Today, things are more mixed up than ever, and no one knows the difference between the good guys and the bad—some militias are no doubt working in collusion with the traffickers, and everyone’s fighting one another. It’s gotten to the point where you can’t walk into a favela without getting permission from a group of heavily armed, nervous teenagers who are so hopped up on blow and Red Bull it wouldn’t take a lot for them to accidentally squeeze the trigger.

Marcelo Freixo is a state senator who led a recent parliamentary investigation of the militias. He has been subsequently marked for death and has good reason to fear for his safety. Militias routinely torture and assassinate politicians, journalists, and other officials who attempt to investigate their organizations. He agreed to a phone interview but answered my questions in safe, bureaucratic language. I asked him why no one has been able to control the militia problem. “The biggest obstacle is a lack of will on the part of the government,” Freixo said. “They are completely ingrained in certain sectors of Rio’s political culture. When there are already ex–police chiefs, city councilmen, and even federal congressmen involved, it makes it very hard to eradicate them.”

When I asked him whether he was afraid of being assassinated, he said, “I am a public servant trying to represent my electorate the best I can in Rio de Janeiro. You have to expect the threats.”
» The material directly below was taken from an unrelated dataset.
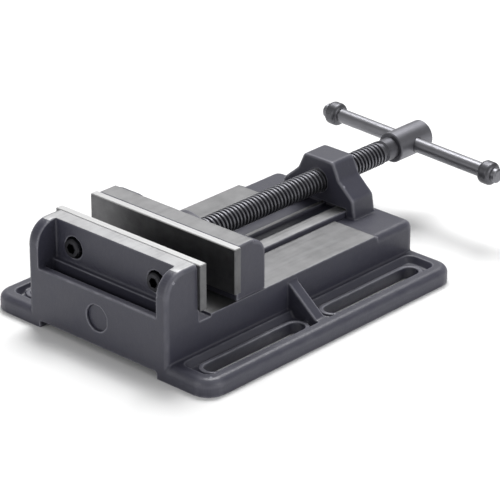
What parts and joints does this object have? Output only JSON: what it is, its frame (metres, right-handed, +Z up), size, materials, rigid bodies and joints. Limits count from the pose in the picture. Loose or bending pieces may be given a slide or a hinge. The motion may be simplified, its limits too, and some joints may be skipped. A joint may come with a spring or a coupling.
{
  "type": "drill-press vise",
  "caption": "Low-profile machine vise with a fixed jaw cast into its slotted base, a movable jaw on a lead screw and a sliding bar handle.",
  "frame": {"origin": "middle of the underside of the base, on the table", "axes": "+Z up from the table, +Y along the lead screw from the fixed jaw towards the handle, +X across the jaws"},
  "size_m": [0.152, 0.247, 0.056],
  "materials": {
    "casting_paint": "satin",
    "jaw_steel": "blackened, top edge ground",
    "screw_steel": "blackened",
    "bar_steel": "blackened",
    "fastener_steel": "black oxide",
    "plain_steel": "plain"
  },
  "bodies": {
    "base": {"base_casting": "casting_paint", "front_plug": "casting_paint", "fixed_jaw_plate": "jaw_steel", "fixed_plate_screw_left": "fastener_steel", "fixed_plate_screw_right": "fastener_steel"},
    "slide": {"movable_jaw": "casting_paint", "movable_jaw_plate": "jaw_steel", "movable_plate_screw_left": "fastener_steel", "movable_plate_screw_right": "fastener_steel", "keeper_plate": "plain_steel", "keeper_screw_front": "plain_steel", "keeper_screw_rear": "plain_steel", "lock_washer_front": "plain_steel", "lock_washer_rear": "plain_steel", "thrust_washer": "plain_steel", "retaining_pin_lower": "plain_steel", "retaining_pin_upper": "plain_steel"},
    "screw": {"lead_screw": "screw_steel"},
    "handle": {"handle_bar": "bar_steel", "handle_knob_left": "bar_steel", "handle_knob_right": "bar_steel"}
  },
  "joints": [
    {"name": "jaw_slide", "type": "slide", "parent": "base", "child": "slide", "axis": [0, 1, 0], "range_m": [-0.0197, 0.0803]},
    {"name": "screw_turn", "type": "hinge", "parent": "slide", "child": "screw", "pos_m": [0, 0.1416, 0.0407], "axis": [0, 1, 0], "range_deg": [-2793, 11382]},
    {"name": "handle_slide", "type": "slide", "parent": "screw", "child": "handle", "axis": [0.9995, 0, -0.0332], "range_m": [-0.0438, 0.0378]}
  ],
  "couplings": [
    {"joint": "screw_turn", "follows": "jaw_slide", "rad_per_m": 2473.7}
  ]
}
Last year, three journalists from the

O Dia

newspaper were reporting on the militia controlling the favela of Batan, which is on the west side of Rio. They were kidnapped and tortured for seven hours by uniformed police officers and plainclothes militia leaders. In addition to the beatings, they were forced to play Russian roulette and were suffocated with plastic bags over their heads. Reporting on the militia phenomenon since then has mostly been limited to stories on the arrests of various dirty public officials due to federal police stings. These groups make it virtually impossible to report on the situation, and few outsiders know what’s really happening in the favelas. Corruption will certainly continue to grow unchecked until everyone’s either rich or dead. The former won’t be happening any time soon for the residents of the favelas, so all that’s left for them to do is to go to bed every night with hopes that a stray bullet won’t find its way into their sleeping bodies.